It was one of those television war shows with a You Are There quality to it. It came complete with computer graphics showing the ancient city with its 100 ft. thick walls, its layout, the relative positions of the battling forces, American, South Vietnamese and North Vietnamese, and their movements. It also came with plenty of footage, grainy video that nevertheless conveyed the fear and the chaos while never losing the morality tale of Hue and the larger Tet Offensive of which it was a part -- in war, a defeat on the battlefield can constitute a victory in the larger conflict when people's attitudes and their morale are the actual thing being fought over.

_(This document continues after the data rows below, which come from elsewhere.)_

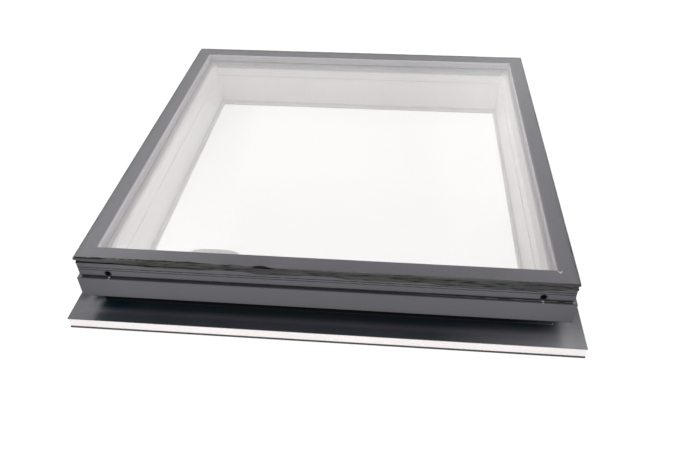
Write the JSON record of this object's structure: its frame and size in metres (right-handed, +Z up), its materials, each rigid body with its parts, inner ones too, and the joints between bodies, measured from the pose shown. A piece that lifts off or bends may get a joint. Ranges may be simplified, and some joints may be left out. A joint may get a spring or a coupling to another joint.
{
  "type": "roof skylight",
  "caption": "Fixed flat-roof skylight: double-glazed unit with a dark border in a grooved sash, on a white kerb with a dark fascia and flange.",
  "frame": {"origin": "middle of the underside of the base", "axes": "+Z up through the glass, -Y towards the front, +X to the right"},
  "size_m": [1.072, 1.072, 0.1703],
  "materials": {
    "clear_glass": "clear, polished",
    "printed_grey": "dark grey ceramic print, smooth",
    "spacer_grey": "satin grey",
    "black_sealant": "tooled silicone",
    "powder_grey": "satin powder coat",
    "white_pvc": "satin white",
    "mill_aluminium": "mill",
    "screw_steel": "blackened",
    "black_rubber": "matt",
    "pale_seal": "soft white",
    "dark_foam": "closed-cell foam",
    "white_tape": "glazing tape",
    "hard_plastic": "moulded"
  },
  "bodies": {
    "root": {"outer_pane": "clear_glass", "inner_pane": "clear_glass", "frit_border": "printed_grey", "spacer_front": "spacer_grey", "spacer_right": "spacer_grey", "spacer_back": "spacer_grey", "spacer_left": "spacer_grey", "spacer_keys": "spacer_grey", "unit_seal": "black_sealant", "glazing_bead": "black_sealant", "sash_front": "powder_grey", "sash_right": "powder_grey", "sash_back": "powder_grey", "sash_left": "powder_grey", "fascia_front": "powder_grey", "fascia_right": "powder_grey", "fascia_back": "powder_grey", "fascia_left": "powder_grey", "flange_sheet_front": "powder_grey", "flange_sheet_right": "powder_grey", "flange_sheet_back": "powder_grey", "flange_sheet_left": "powder_grey", "liner_front": "white_pvc", "liner_right": "white_pvc", "liner_back": "white_pvc", "liner_left": "white_pvc", "kerb_front": "white_pvc", "kerb_right": "white_pvc", "kerb_back": "white_pvc", "kerb_left": "white_pvc", "sash_cleats": "mill_aluminium", "fascia_cleats": "mill_aluminium", "sash_screws": "screw_steel", "cap_screws": "screw_steel", "weather_seal_front": "black_rubber", "weather_seal_right": "black_rubber", "weather_seal_back": "black_rubber", "weather_seal_left": "black_rubber", "inner_seal": "pale_seal", "base_tape_front": "dark_foam", "base_tape_right": "dark_foam", "base_tape_back": "dark_foam", "base_tape_left": "dark_foam", "pane_tape": "white_tape", "setting_blocks": "hard_plastic"}
  },
  "joints": []
}
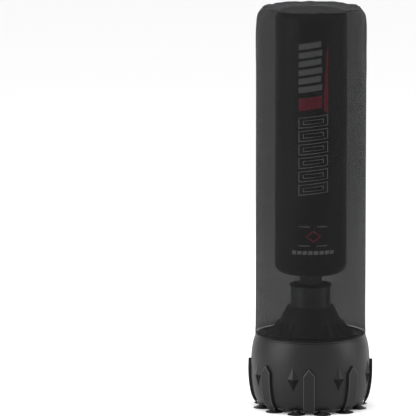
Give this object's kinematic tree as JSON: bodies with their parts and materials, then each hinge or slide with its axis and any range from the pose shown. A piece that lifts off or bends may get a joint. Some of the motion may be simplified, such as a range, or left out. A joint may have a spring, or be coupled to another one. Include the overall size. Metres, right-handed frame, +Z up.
{
  "type": "free-standing punching bag",
  "caption": "Free-standing punching bag: foam-filled cylinder on a sprung column, round water-filled base on suction cups, finned collar and a lift-off dust cover.",
  "frame": {"origin": "on the floor under the bag's axis, in the plane of the suction cups' lips", "axes": "+Z up along the bag; -Y towards the front, where the filler cap is; +X to the right of somebody who faces the front"},
  "size_m": [0.536, 0.5389, 1.733],
  "materials": {
    "tank_plastic": "moulded polyethylene, semi-gloss",
    "ballast_water": "clear liquid",
    "cup_rubber": "satin",
    "shroud_plastic": "satin",
    "dark_steel": "gloss powder coat",
    "zinc_steel": "zinc plated",
    "buffer_rubber": "matte",
    "spring_steel": "oiled",
    "core_plastic": "matte",
    "foam": "open-cell foam",
    "plywood": "raw plywood",
    "bag_leather": "semi-gloss grained synthetic leather",
    "bag_print_grey": "printed grey on the skin",
    "bag_print_red": "printed red on the skin",
    "zip_tape": "woven tape",
    "zip_metal": "dark nickel",
    "cover_fabric": null,
    "cord_braid": "braided polyester",
    "thread": "sewing thread"
  },
  "bodies": {
    "base": {"base_tank": "tank_plastic", "water_ballast": "ballast_water", "suction_cup_01": "cup_rubber", "suction_cup_02": "cup_rubber", "suction_cup_03": "cup_rubber", "suction_cup_04": "cup_rubber", "suction_cup_05": "cup_rubber", "suction_cup_06": "cup_rubber", "suction_cup_07": "cup_rubber", "suction_cup_08": "cup_rubber", "suction_cup_09": "cup_rubber", "suction_cup_10": "cup_rubber", "suction_cup_11": "cup_rubber", "suction_cup_12": "cup_rubber", "shroud_cone": "shroud_plastic", "shroud_screw_1": "zinc_steel", "shroud_screw_2": "zinc_steel", "shroud_screw_3": "zinc_steel", "shroud_screw_4": "zinc_steel", "collar_tube": "dark_steel", "collar_bolt_1": "zinc_steel", "collar_bolt_2": "zinc_steel", "collar_bolt_3": "zinc_steel", "collar_bolt_4": "zinc_steel", "collar_ring": "shroud_plastic", "lower_spring_seat": "dark_steel", "lower_buffer": "buffer_rubber", "upper_buffer": "buffer_rubber"},
    "sway_mid": {"sway_spring": "spring_steel"},
    "bag": {"upper_spring_seat": "dark_steel", "neck_tube": "dark_steel", "dust_dome": "buffer_rubber", "centre_pole": "zinc_steel", "pole_plug": "core_plastic", "core_tube": "core_plastic", "foam_wrap": "foam", "top_pad": "foam", "bottom_board": "plywood", "bag_bolt_1": "zinc_steel", "bag_bolt_2": "zinc_steel", "bag_bolt_3": "zinc_steel", "bag_bolt_4": "zinc_steel", "bag_skin": "bag_leather", "zip_tape": "zip_tape", "zip_teeth": "zip_metal"},
    "zip_slider": {"zip_slider": "zip_metal"},
    "zip_pull": {"zip_pull": "zip_metal"},
    "cap_seal": {"cap_gasket": "buffer_rubber"},
    "filler_cap": {"filler_cap": "shroud_plastic"},
    "cover": {"dust_cover": "cover_fabric", "eyelet_left": "zip_metal", "eyelet_right": "zip_metal", "drawcord_left": "cord_braid", "drawcord_right": "cord_braid", "cord_lock": "core_plastic", "lock_spring": "spring_steel"},
    "lock_button": {"lock_button": "core_plastic"}
  },
  "joints": [
    {"name": "sway_forward", "type": "hinge", "parent": "base", "child": "sway_mid", "pos_m": [0, 0, 0.485], "axis": [1, 0, 0], "range_deg": [-2.5, 2.5], "stiffness_Nm_per_rad": 700, "deforming": ["sway_spring"]},
    {"name": "sway_side", "type": "hinge", "parent": "sway_mid", "child": "bag", "pos_m": [0, 0, 0.485], "axis": [0, 1, 0], "range_deg": [-2.5, 2.5], "stiffness_Nm_per_rad": 700, "deforming": ["sway_spring"]},
    {"name": "cover_lift", "type": "slide", "parent": "base", "child": "cover", "axis": [0, 0, 1], "range_m": [0, 1.45]},
    {"name": "cap_lift", "type": "slide", "parent": "base", "child": "cap_seal", "axis": [0, 0, 1], "range_m": [0, 0.0081]},
    {"name": "cap_turn", "type": "hinge", "parent": "cap_seal", "child": "filler_cap", "pos_m": [0, -0.19, 0.325], "axis": [0, 0, 1], "range_deg": [0, 720]},
    {"name": "zip_slide", "type": "slide", "parent": "bag", "child": "zip_slider", "axis": [0, 0, 1], "range_m": [0, 0.98]},
    {"name": "zip_flap", "type": "hinge", "parent": "zip_slider", "child": "zip_pull", "pos_m": [0, 0.1652, 0.668], "axis": [1, 0, 0], "range_deg": [0, 150]},
    {"name": "lock_press", "type": "slide", "parent": "cover", "child": "lock_button", "axis": [0.2555, -0.9668, 0], "range_m": [0, 0.0025], "stiffness_N_per_m": 500, "deforming": ["lock_spring"]}
  ],
  "couplings": [
    {"joint": "cap_lift", "follows": "cap_turn", "m_per_rad": 0.00063662}
  ]
}
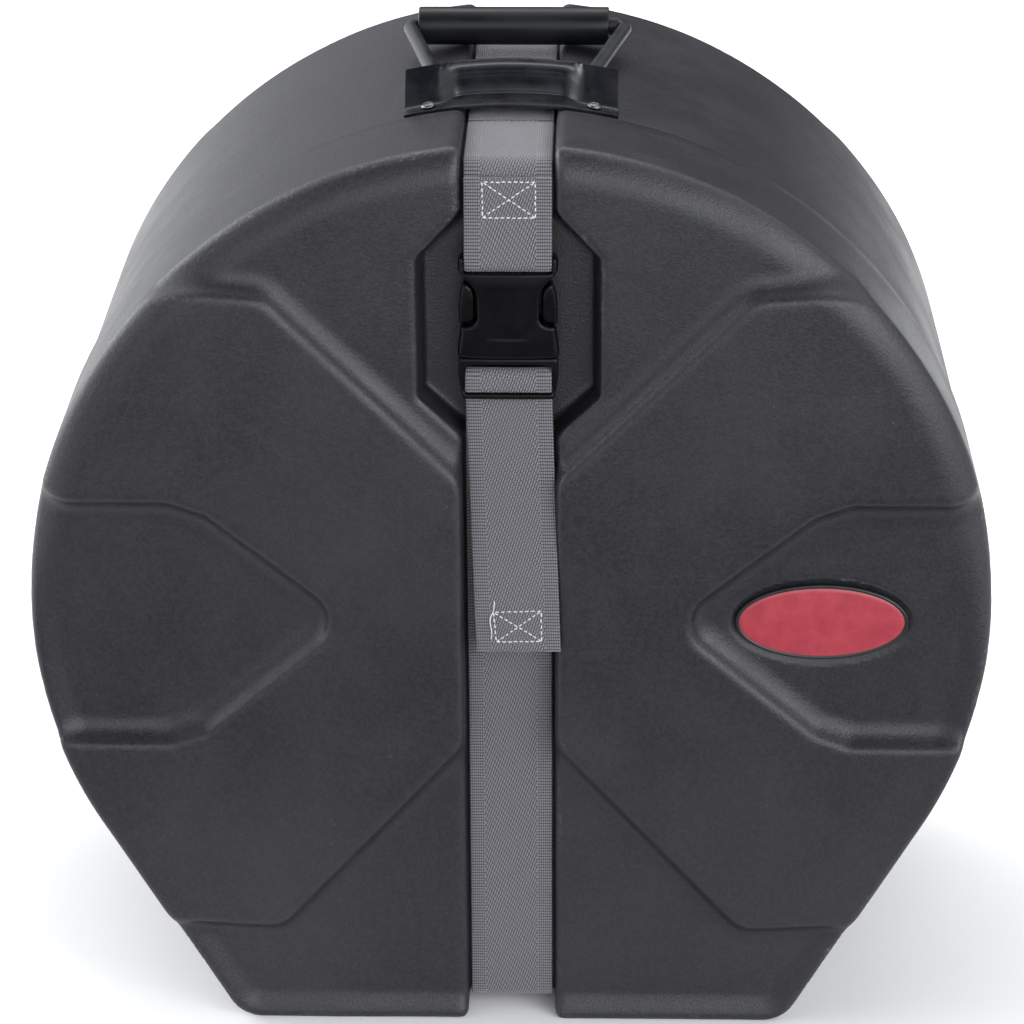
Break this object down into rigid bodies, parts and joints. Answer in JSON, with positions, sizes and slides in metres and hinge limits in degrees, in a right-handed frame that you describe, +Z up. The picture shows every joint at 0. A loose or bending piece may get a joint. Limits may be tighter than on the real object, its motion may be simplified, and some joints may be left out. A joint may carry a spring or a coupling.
{
  "type": "drum case",
  "caption": "Round-topped moulded case for a drum: two telescoping shells, webbing strap with side-release buckle, foam lining and folding carrying handle.",
  "frame": {"origin": "on the floor, under the centre of the case's box; the case stands upright on its flat base", "axes": "+X to the case's right as seen from the front, +Z up, and the front with the buckle faces -Y; Z is the tallest way and Y the shallowest"},
  "size_m": [0.457, 0.272, 0.4706],
  "materials": {
    "shell": "matte",
    "webbing": "matte",
    "buckle": "satin",
    "black_steel": "satin",
    "fastener": "satin",
    "sleeve": "satin",
    "grip": "satin",
    "name_plate": "gloss",
    "foam": "matte"
  },
  "bodies": {
    "root": {"rear_shell": "shell", "rear_pad": "foam", "base_wedge_left": "foam", "base_wedge_right": "foam", "arch_liner": "foam", "strap_rear_run": "webbing", "handle_hood": "black_steel", "pivot_saddle": "black_steel", "hood_screw_left": "fastener", "hood_washer_left": "fastener", "hood_nut_left": "fastener", "hood_screw_right": "fastener", "hood_washer_right": "fastener", "hood_nut_right": "fastener"},
    "lid": {"front_shell": "shell", "front_pad": "foam", "oval_plate": "name_plate", "strap_upper_run": "webbing", "strap_lower_run": "webbing", "buckle_socket": "buckle", "buckle_plug": "buckle"},
    "prong_left": {"buckle_prong_left": "buckle"},
    "prong_right": {"buckle_prong_right": "buckle"},
    "handle": {"handle_bail": "black_steel"},
    "grip": {"grip_sleeve": "sleeve", "handle_grip": "grip"}
  },
  "joints": [
    {"name": "lid_slide", "type": "slide", "parent": "root", "child": "lid", "axis": [0, -1, 0], "range_m": [0, 0.25]},
    {"name": "handle_hinge", "type": "hinge", "parent": "root", "child": "handle", "pos_m": [0, -0.032, 0.457], "axis": [1, 0, 0], "range_deg": [0, 95]},
    {"name": "grip_spin", "type": "hinge", "parent": "handle", "child": "grip", "pos_m": [0, 0.05, 0.45978], "axis": [1, 0, 0], "continuous": true},
    {"name": "prong_left_squeeze", "type": "hinge", "parent": "lid", "child": "prong_left", "pos_m": [-0.0172, -0.1245, 0.3545], "axis": [0, 1, 0], "range_deg": [0, 7], "stiffness_Nm_per_rad": 0.8},
    {"name": "prong_right_squeeze", "type": "hinge", "parent": "lid", "child": "prong_right", "pos_m": [0.0172, -0.1245, 0.3545], "axis": [0, 1, 0], "range_deg": [-7, 0], "stiffness_Nm_per_rad": 0.8}
  ],
  "couplings": [
    {"joint": "prong_right_squeeze", "follows": "prong_left_squeeze", "ratio": -1}
  ]
}
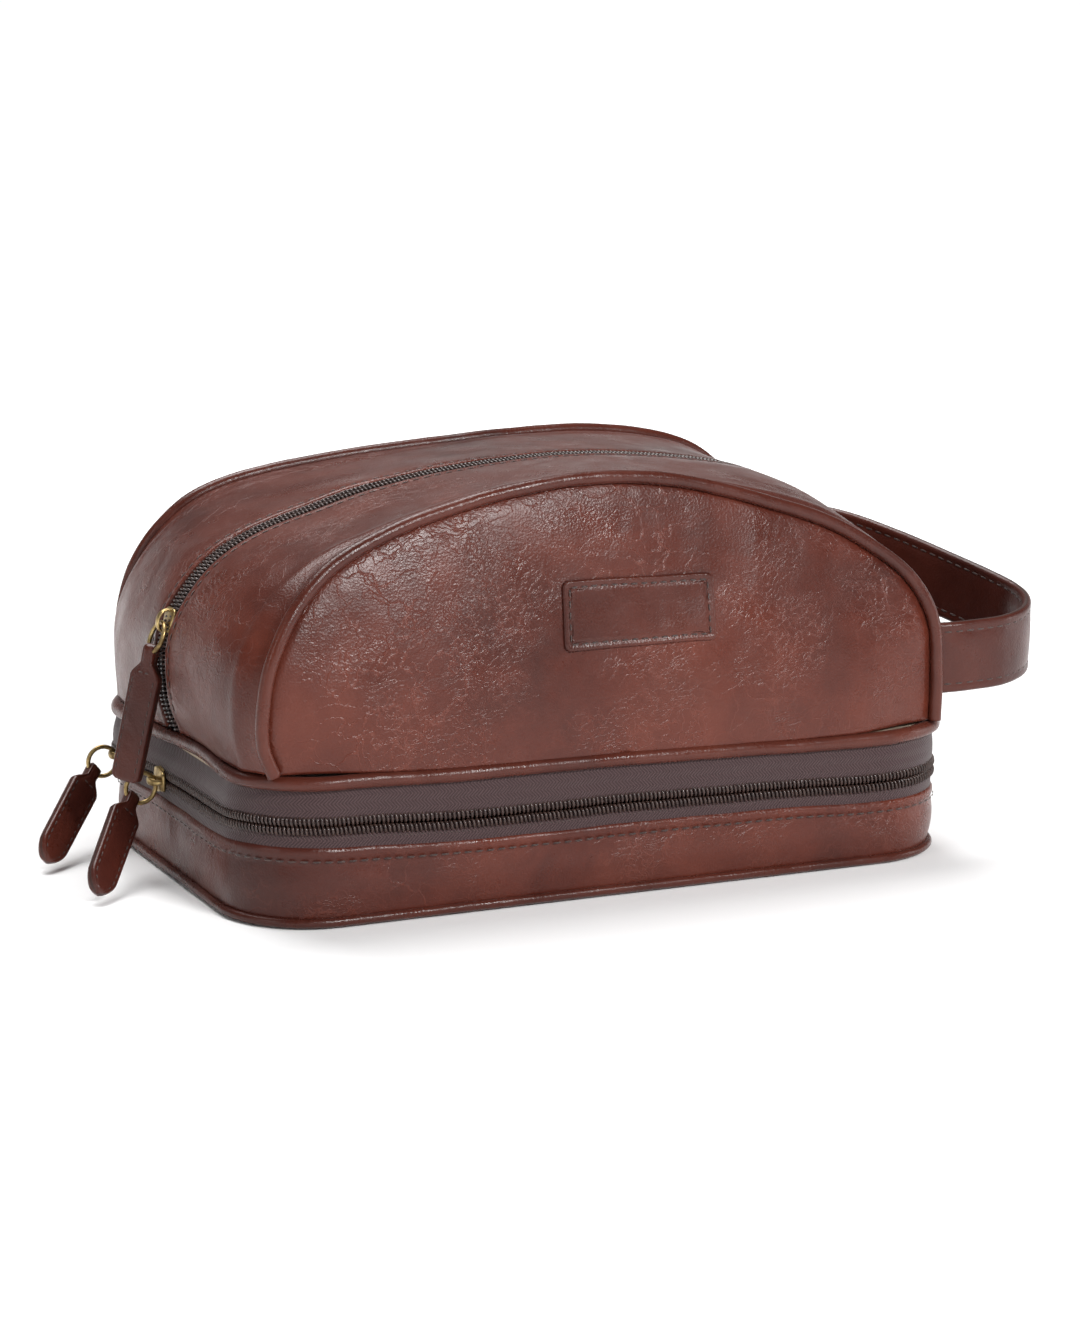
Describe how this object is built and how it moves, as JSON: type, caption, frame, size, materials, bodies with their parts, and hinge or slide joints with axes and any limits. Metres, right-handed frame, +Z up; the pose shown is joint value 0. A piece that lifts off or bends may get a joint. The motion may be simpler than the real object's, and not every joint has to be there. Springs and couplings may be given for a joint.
{
  "type": "toiletry bag",
  "caption": "Domed leather toiletry bag on a zip-open tray, with a top zip, hanging leather pull tabs and a looped side carry strap.",
  "frame": {"origin": "middle of the underside of the tray", "axes": "+X along the length towards the carry strap, -Y the front with the patch, +Z up"},
  "size_m": [0.3508, 0.16, 0.1385],
  "materials": {
    "leather_brown": "soft sheen",
    "zip_tape": "matte woven",
    "zip_coil": "satin",
    "brass": "antique",
    "lining": "matte woven",
    "board": "matte"
  },
  "bodies": {
    "tray": {"tray_bottom_panel": "leather_brown", "tray_bottom_piping": "leather_brown", "tray_wall": "leather_brown", "tray_bottom_board": "board", "tray_lining": "lining", "tray_edge_binding": "leather_brown", "tray_zip_tape": "zip_tape", "tray_zip_coil": "zip_coil", "hinge_leather_lower": "leather_brown"},
    "main_compartment": {"base_piping": "leather_brown", "upper_zip_tape": "zip_tape", "upper_zip_coil": "zip_coil", "divider_board": "board", "divider_underside_lining": "lining", "floor_lining": "lining", "hinge_leather_upper": "leather_brown"},
    "front_half": {"front_gusset": "leather_brown", "front_piping": "leather_brown", "front_panel": "leather_brown", "front_panel_board": "board", "front_lining": "lining", "main_zip_tape_front": "zip_tape", "main_zip_coil_front": "zip_coil", "handle_end_front": "leather_brown", "label_patch": "leather_brown"},
    "back_half": {"back_gusset": "leather_brown", "back_piping": "leather_brown", "back_panel": "leather_brown", "back_panel_board": "board", "back_lining": "lining", "main_zip_tape_back": "zip_tape", "main_zip_coil_back": "zip_coil", "handle_end_back": "leather_brown"},
    "handle": {"handle_outer_leather": "leather_brown", "handle_inner_leather": "leather_brown"},
    "main_slider": {"main_slider": "brass", "main_bail": "brass"},
    "main_ring": {"main_ring": "brass"},
    "main_tab": {"main_tab": "leather_brown"},
    "front_slider": {"tray_front_slider": "brass", "tray_front_bail": "brass"},
    "front_ring": {"tray_front_ring": "brass"},
    "front_tab": {"tray_front_tab": "leather_brown"},
    "back_slider": {"tray_back_slider": "brass", "tray_back_bail": "brass"},
    "back_ring": {"tray_back_ring": "brass"},
    "back_tab": {"tray_back_tab": "leather_brown"}
  },
  "joints": [
    {"name": "tray_hinge", "type": "hinge", "parent": "tray", "child": "main_compartment", "pos_m": [0, 0.08, 0.0315], "axis": [-1, 0, 0], "range_deg": [0, 100]},
    {"name": "mouth_front", "type": "slide", "parent": "main_compartment", "child": "front_half", "axis": [0, -1, 0], "range_m": [0, 0.012]},
    {"name": "mouth_back", "type": "slide", "parent": "main_compartment", "child": "back_half", "axis": [0, 1, 0], "range_m": [0, 0.012]},
    {"name": "handle_swing", "type": "hinge", "parent": "main_compartment", "child": "handle", "pos_m": [0.137, 0, 0.077], "axis": [0, 1, 0], "range_deg": [-12, 12], "stiffness_Nm_per_rad": 0.2},
    {"name": "main_zip_slide", "type": "hinge", "parent": "main_compartment", "child": "main_slider", "pos_m": [-0.0895, 0, 0.07468], "axis": [0, 1, 0], "range_deg": [-4, 46]},
    {"name": "main_ring_swing", "type": "hinge", "parent": "main_slider", "child": "main_ring", "pos_m": [-0.1328, 0, 0.08698], "axis": [0, 1, 0], "range_deg": [-2, 80]},
    {"name": "main_tab_swing", "type": "hinge", "parent": "main_ring", "child": "main_tab", "pos_m": [-0.13672, 0, 0.07775], "axis": [0, 1, 0], "range_deg": [-2, 60]},
    {"name": "front_zip_slide", "type": "slide", "parent": "tray", "child": "front_slider", "axis": [0, -1, 0], "range_m": [0, 0.05]},
    {"name": "front_ring_swing", "type": "hinge", "parent": "front_slider", "child": "front_ring", "pos_m": [-0.13535, 0.008, 0.0315], "axis": [0, 1, 0], "range_deg": [0, 34]},
    {"name": "front_tab_swing", "type": "hinge", "parent": "front_ring", "child": "front_tab", "pos_m": [-0.14153, 0.008, 0.02603], "axis": [-0.6947, 0, 0.7193], "range_deg": [0, 30]},
    {"name": "back_zip_slide", "type": "hinge", "parent": "tray", "child": "back_slider", "pos_m": [-0.1005, 0.048, 0.0315], "axis": [0, 0, -1], "range_deg": [0, 40]},
    {"name": "back_ring_swing", "type": "hinge", "parent": "back_slider", "child": "back_ring", "pos_m": [-0.13535, 0.048, 0.0315], "axis": [0, 1, 0], "range_deg": [0, 75]},
    {"name": "back_tab_swing", "type": "hinge", "parent": "back_ring", "child": "back_tab", "pos_m": [-0.14175, 0.048, 0.02628], "axis": [-0.6428, 0, 0.766], "range_deg": [0, 15]}
  ],
  "couplings": [
    {"joint": "mouth_back", "follows": "mouth_front", "ratio": 1}
  ]
}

More telling than those doing the fighting and dying (not to mention the killing) were the news reporters. They were part farce, part undeniable bravery -- interviews were done, cameras rolling, at the front lines. One reporter managed to interrupt a Marine reloading his weapon long enough to get him to say "This sucks" -- referring to the mayhem -- before he returned to firing indiscriminately over a wall taller than him, rifle aloft in his outstretched arms, jangling away. Such scenes may be common in war, but they are no longer common on a television screen.
CUT. Cue Michael Herr. Herr catches the vibe exactly right when he comments in Dispatches:
Conventional journalism could no more reveal this war than conventional firepower could win it ...
What he says about writing and war could be said about the 1960s in general. Everything was going to need a rethinking.